Aus dem Blick geraten
Um diese Frage zu beantworten, muss man den Blick etwas erweitern und ihn auf die Geschichte der Kritischen Theorie richten. Für die Kritische Theorie Adornos und Horkheimers von den 1930er bis in die 1960er Jahren spielte der Antisemitismus noch eine so zentrale Rolle, dass die kapitalistische Gesellschaft sich ohne eine Theorie des Antisemitismus gar nicht begreifen ließ. In der systematischen Entwicklung der theoretischen Ansätze der späteren Generationen der Kritischen Theorie – von Jürgen Habermas und Axel Honneth bis zu Rainer Forst, Rahel Jaeggi, Robin Celikates und vieler anderer mehr – hatte und hat der Antisemitismus hingegen keine konstitutive Bedeutung. Mit dem Ende des Nationalsozialismus schien auch der Antisemitismus als Referenzpunkt zunehmend unwichtiger, weswegen sich der philosophische Mainstream der Kritische Theorie fortan in der Analyse und Kritik der kapitalistischen Gesellschaft nicht mehr systematisch mit ihm zu beschäftigen müssen glaubte.
Zwar kann kein Zweifel daran bestehen – und dasselbe gilt auch für Fraser –, dass die genannten Autor*innen Antisemitismus für ein ernstzunehmendes gesellschaftliches Problem halten, das politisch bekämpft werden muss und vor dem Jüdinnen und Juden geschützt werden müssen. Doch dies hat sich nicht in eine philosophische und gesellschaftstheoretische Beschäftigung mit dem Antisemitismus übersetzt. Um das etwa am Beispiel von Jürgen Habermas aufzuzeigen: Habermas hat sich seit den 1960er Jahren vor allem mit der Frage beschäftigt, wie gesellschaftliche Verhältnisse gestaltet sein müssen, um die demokratische Beteiligung aller ihrer Mitglieder zu garantieren und sich vor einem erneuten Rückfall in autoritäre Herrschaft schützen können. Der Fokus lag deswegen vor allem auf der fortschreitenden Verrechtlichung der gesellschaftlichen Beziehungen, wodurch die Bedeutung von Ideologiekritik immer geringer wurde, die für eine Kritik des Antisemitismus jedoch unverzichtbar ist.
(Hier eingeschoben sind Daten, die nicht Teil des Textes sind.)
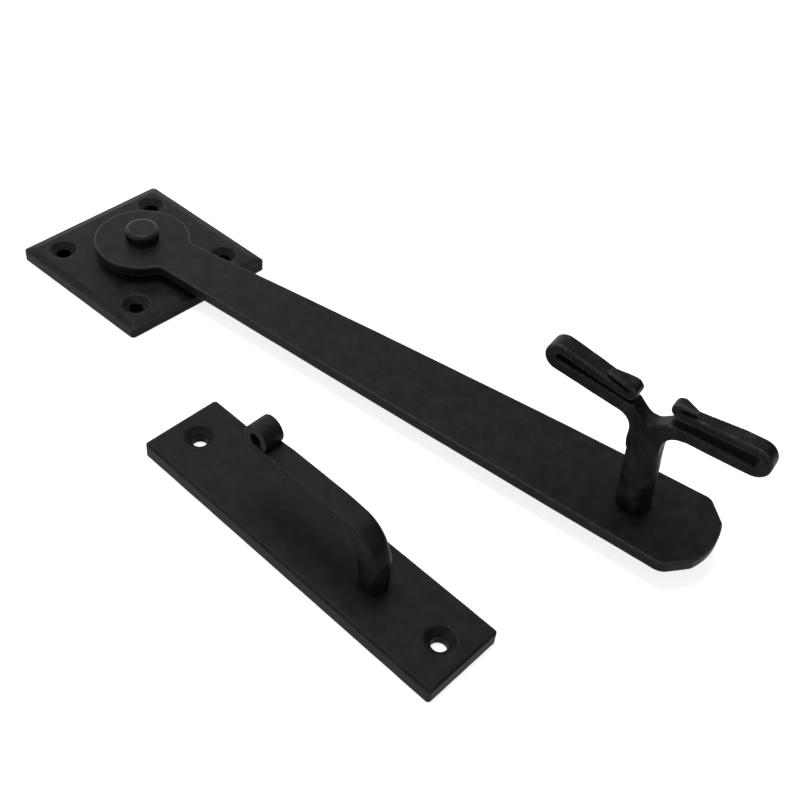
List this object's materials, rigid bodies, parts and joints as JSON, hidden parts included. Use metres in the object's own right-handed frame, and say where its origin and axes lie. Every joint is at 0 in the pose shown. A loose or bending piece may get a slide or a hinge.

Gleichwohl hat Habermas bis zuletzt nie einen Zweifel daran gelassen, dass Antisemitismus politisch bekämpft werden muss, wovon auch seine Stellungnahmen im Historikerstreit ein Zeugnis ablegen. Zuletzt konnte man dies noch in einem Interview nachlesen, das er 2021 dem »Philosophie Magazin« gegeben hat.
Ohne darum den genannten Autor*innen einen persönlichen Vorwurf zu machen, wäre grundlegend zu fragen, warum in einer Theorietradition, zu deren Kern die Antisemitismuskritik und speziell die Reflexion auf die Shoah gehörte, ausgerechnet in Deutschland und in Zeiten eines zunehmenden und immer enthemmter auftretenden Antisemitismus von links und von rechts darüber kaum noch nachgedacht wird.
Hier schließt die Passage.